Dustin, please can you try replacing the # Converting Snapshots section with the below and see if this also fixes the error?
##################################
# Converting Snapshots
##################################
# Converting latest into PowerShell datetime object, counting characters past 19 (required amount for conversion, subtracting the diff to ensure conversion works)
$VMLatestSnapshot2 = $VMLatestSnapshot1.Replace(“T”,” “).Replace(“Z”,” “).TrimEnd()
$VMSnapshotCharCount = $VMLatestSnapshot2 | Measure-Object -Character | Select -ExpandProperty Characters
$VMSnapshotCharSubtract = $VMSnapshotCharCount – 19
$VMLatestSnapshot3 = $VMLatestSnapshot2.Substring(0,$VMLatestSnapshot2.Length-$VMSnapshotCharSubtract)
$VMLatestSnapshot = ([datetime]::ParseExact($VMLatestSnapshot3,”yyyy-MM-dd HH:mm:ss”,$null))
# Converting oldest PowerShell datetime object, counting characters past 19 (required amount for conversion, subtracting the diff to ensure conversion works)
$VMOldestSnapshot2 = $VMOldestSnapshot1.Replace(“T”,” “).Replace(“Z”,” “).TrimEnd()
$VMOldestSnapshotCharCount = $VMOldestSnapshot2 | Measure-Object -Character | Select -ExpandProperty Characters
$VMOldestSnapshotCharSubtract = $VMOldestSnapshotCharCount – 19
$VMOldestSnapshot3 = $VMOldestSnapshot2.Substring(0,$VMOldestSnapshot2.Length-$VMOldestSnapshotCharSubtract)
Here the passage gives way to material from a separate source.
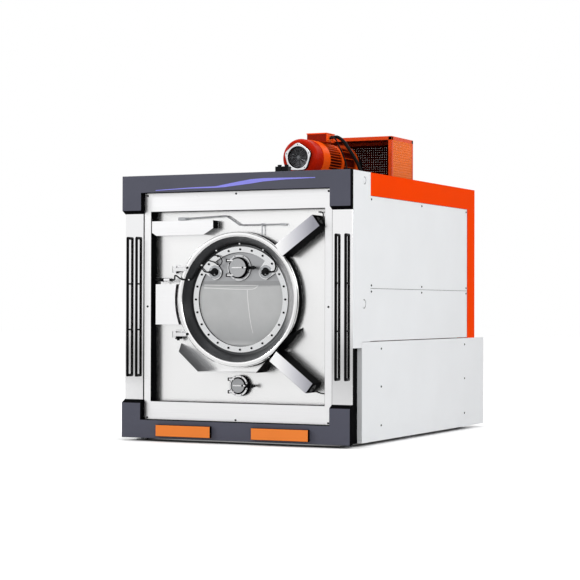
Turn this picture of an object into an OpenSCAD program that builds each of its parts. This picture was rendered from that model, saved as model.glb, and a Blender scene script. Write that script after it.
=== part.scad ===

$VMOldestSnapshot = ([datetime]::ParseExact($VMOldestSnapshot3,”yyyy-MM-dd HH:mm:ss”,$null))
I’ve added the above to the v1 scripts zip as a failsafe, with a few other bug fixes.
I am away this week. I will test the new code next week when I get back.
Thanks,
Dustin
Hey Joshua,
That new code works with no issues. Thanks!
Hi Joshua, thanks for this code, it’s brilliant.
I am wondering how I could change the Date format in the output (console or email) to the UK format.
Also, How could I tackle the problem, if I have an SLA that has a week in between snapshots, to show the “Out of SLA ” correctly? I am thinking to insert a check for “15d” in the SLA name as our daily SLAs all have this part in the name and then modify the $BusinessSLAInHours to 168 for those items.